→ **Written task**
What lines of the data include the string "from"? Copy them all.

→ **Available records**
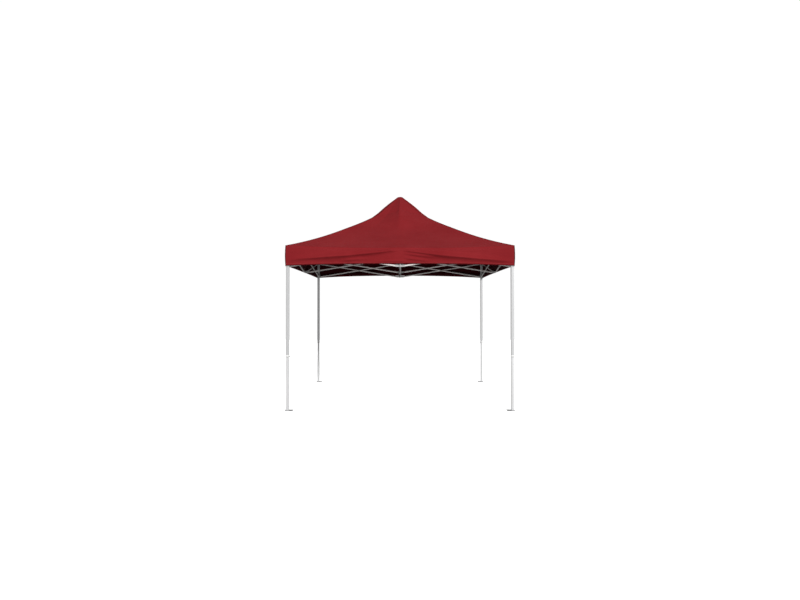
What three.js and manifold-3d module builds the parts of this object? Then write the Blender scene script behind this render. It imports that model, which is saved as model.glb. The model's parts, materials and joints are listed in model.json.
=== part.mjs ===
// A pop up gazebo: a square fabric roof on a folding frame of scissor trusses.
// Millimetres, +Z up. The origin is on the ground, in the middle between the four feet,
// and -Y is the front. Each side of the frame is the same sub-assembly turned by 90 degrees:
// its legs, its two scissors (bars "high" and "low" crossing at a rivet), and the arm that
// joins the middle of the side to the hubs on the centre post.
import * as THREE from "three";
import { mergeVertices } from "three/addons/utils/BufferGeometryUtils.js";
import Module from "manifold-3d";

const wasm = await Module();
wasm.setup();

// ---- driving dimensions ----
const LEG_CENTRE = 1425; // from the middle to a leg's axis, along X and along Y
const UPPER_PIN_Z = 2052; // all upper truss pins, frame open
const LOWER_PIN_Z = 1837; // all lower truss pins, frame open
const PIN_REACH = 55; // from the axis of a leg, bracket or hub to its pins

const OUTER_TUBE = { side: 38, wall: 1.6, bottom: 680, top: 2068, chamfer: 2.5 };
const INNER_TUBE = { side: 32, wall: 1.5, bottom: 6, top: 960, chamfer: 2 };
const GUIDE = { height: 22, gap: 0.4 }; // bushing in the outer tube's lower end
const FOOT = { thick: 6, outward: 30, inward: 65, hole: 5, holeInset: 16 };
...
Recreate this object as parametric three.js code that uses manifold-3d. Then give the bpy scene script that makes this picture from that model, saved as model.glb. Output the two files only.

→ **Output of the exercise**
import * as THREE from "three";
import { mergeVertices } from "three/addons/utils/BufferGeometryUtils.js";
import Module from "manifold-3d";
const LEG_CENTRE = 1425; // from the middle to a leg's axis, along X and along Y
const PIN_REACH = 55; // from the axis of a leg, bracket or hub to its pins
Recreate this object as parametric three.js code that uses manifold-3d. Then give the bpy scene script that makes this picture from that model, saved as model.glb. Output the two files only.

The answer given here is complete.